One interesting finding is that the perceived warmth of an individual who works alone and smiles is higher than that of an individual who collaborates with others and smiles. This suggests that smile is an important non-verbal behavior to portray warmth especially when people are shown to work individually. A possible explanation is that collaboration – by itself – reflects warmth by showing a person’s friendliness and sociability. These findings may suggest that smile does not increase the perceived warmth of those who collaborate with others. Conversely, smile does matter for those who work individually.

Another interesting finding is the effect of visuals in communicating scientists’ interpersonal skills, which, in turn, influenced viewers’ perceptions of scientists’ warmth.

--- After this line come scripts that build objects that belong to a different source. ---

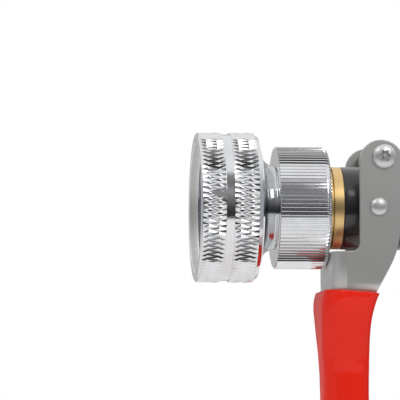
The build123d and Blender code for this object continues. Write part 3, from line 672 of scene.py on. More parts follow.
class NOZZLE_OT_pattern_head(bpy.types.Operator):
    """Turn the head and cut its two bands of diamond knurl"""

    bl_idname = "nozzle.pattern_head"
    bl_label = "Pattern head"

    def execute(self, context):
        sizes = context.scene.nozzle_sizes
        front = HEAD_LOW.x
        rear = HEAD_HIGH.x
        spans = (
            (front + FRONT_LAND, front + BAND_FROM - 0.1),
            (front + BAND_TO + 0.1, rear - REAR_BEVEL),
        )
        bands = [
            knurl_rows(*span, front + first, sizes.knurl_reach) for span, first in zip(spans, FIRST_ROWS)
        ]
        outline = [
            (front, RIM_BORE + 0.2),
            (front, HEAD_RADIUS - 0.75),
            (front + 0.15, HEAD_RADIUS - 0.6),
        ]
        outline += [(row[0], HEAD_RADIUS) for row in bands[0]]
        outline += [
            (front + BAND_FROM, HEAD_RADIUS - BAND_EDGE),
            (front + BAND_FROM, BAND_RADIUS),
            (front + BAND_TO, BAND_RADIUS),
            (front + BAND_TO, HEAD_RADIUS - BAND_EDGE),
        ]
        outline += [(row[0], HEAD_RADIUS) for row in bands[1]]
        outline += [
            (rear - REAR_BEVEL + 0.1, HEAD_RADIUS - 0.6),
            (rear - 0.25, HEAD_RADIUS - REAR_BEVEL + 0.05),
            (rear, HEAD_RADIUS - REAR_BEVEL - 0.2),
            (rear, HEAD_JOURNAL),
            (rear - BACK_WALL, HEAD_JOURNAL),
            (rear - BACK_WALL, HEAD_BORE),
            (front + RIM_DEPTH, HEAD_BORE),
            (front + RIM_DEPTH, RIM_BORE),
            (front + 0.2, RIM_BORE),
        ]
        columns = 2 * sizes.knurl_cells
        head = turned("head_ring_knurled", BARREL, outline, columns)
        edit(head)
        depth = sizes.knurl_depth / (1 - sizes.knurl_flat)
        apex = HEAD_RADIUS + sizes.knurl_flat * depth - KNURL_LOW
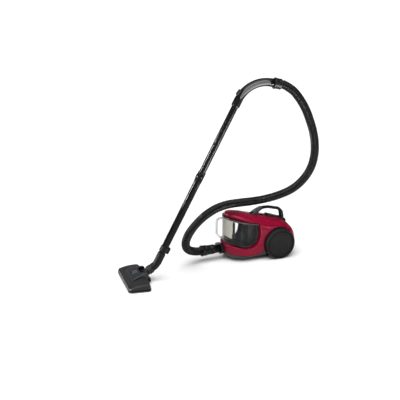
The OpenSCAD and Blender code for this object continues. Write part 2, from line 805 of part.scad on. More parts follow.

Although this is the first time an academic study has used photographs to portray scientists’ warmth, previous studies found that the photographs of political candidates influenced voters’ perception and selection of candidates (Lobinger and Brantner, 2015; for a review, see Schill, 2012). Visuals messages, therefore, can provide new opportunities to change people’s perceptions of scientists by communicating ‘ordinariness’ and an ‘image of compassion’ (p. 127) that reflect scientists’ interpersonal warmth.

Altogether, these findings suggest that showing interpersonal warmth using visuals can be a viable way to improve views about scientists as ‘cold’ (Fiske and Dupree, 2014). As previous studies argue that science communication training can help scientists to be more focused on the value of trust to reach out to the public (Besley and Tanner, 2011), our findings can inform science communication training by showing scientists the value of using smile as a non-verbal behavior in public engagement activities. Relatedly, it can be suggested that scientists also need to show their collaboration with others. For example, scientists can present their research in teams of two or three to show that science is a platform that promotes collaborative learning and partnerships.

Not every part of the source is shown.